Sakic's wife called the allegations ``atrocious. It's such a huge lie. I'm distraught. After 50 years, they come up with atrocious things like this.'' She said her husband had gone to Buenos Aires ``to see what is going on.''

The Simon Wiesenthal Center, a Jewish organization which hunts Nazi war criminals, said Jasenovac was one of the worst concentration camps of the war where 600,000 people, mostly Serbs and Gypsies but also 25,000 Jews, were massacred.

Rabbi Abraham Cooper, associate dean of the Los Angeles- based Center, told Reuters he trusted Argentina would expel or extradite Sakic. The Wiesenthal Center plans an international campaign to get Croatia to put Sakic on trial for war crimes.

``But getting Croatia to deal with the genocidal past of the Ustasha regime is difficult. We're going to ask German authorities to put pressure on Croatia to put him on trial. Failing that, we'll ask Germany to look at the possibility of trying him in Germany,'' he said.

The Center sent Reuters a copy of its dossier on Sakic, which accuses him of taking part personally in gruesome killings and torture in Jasenovac and other Ustasha camps.

The Peronist government has also ordered a probe into Sakic's presence in the country by its Commission for Clearing Up Nazi Activities in Argentina, set up in 1995 to atone for its infamous role as haven of Nazi war criminals.

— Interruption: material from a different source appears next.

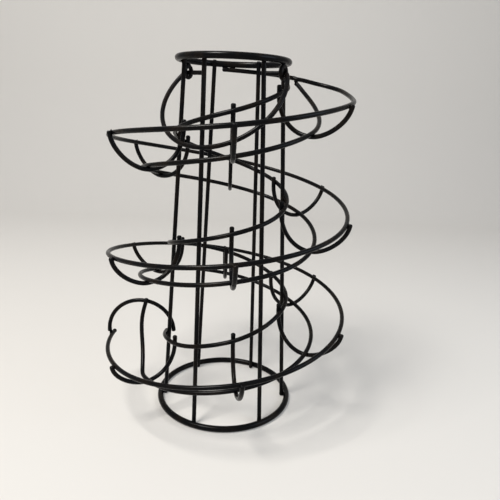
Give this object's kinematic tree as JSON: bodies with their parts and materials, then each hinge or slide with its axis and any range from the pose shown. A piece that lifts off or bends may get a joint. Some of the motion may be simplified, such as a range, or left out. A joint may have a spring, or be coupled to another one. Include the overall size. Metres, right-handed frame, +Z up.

The fascist sympathies of populist post-war president Gen. Juan Peron and his wife Evita made Argentina the hiding place of top Nazis like Erich Eichmann and Martin Bormann.

Argentina was also the refuge of notorious Ustasha leader Ante Pavelic, until an assassination attempt in 1957 after which he fled to Spain. He died there in a monastery two years later.

But Cooper said Argentina's extradition of two Nazis in recent years -- Franz Schwamberger in 1987 and Erich Priebke in 1995 -- showed ``precedents exist on a legal and political level'' for Sakic to be extradited, or at least expelled.

Sakic has openly campaigned for Croatian independence and even met Croatian President Franjo Tudjman when he visited Buenos Aires in 1994. Tudjman, who came to power in 1990, is accused of having an ambiguous stance on Croatia's Nazi past.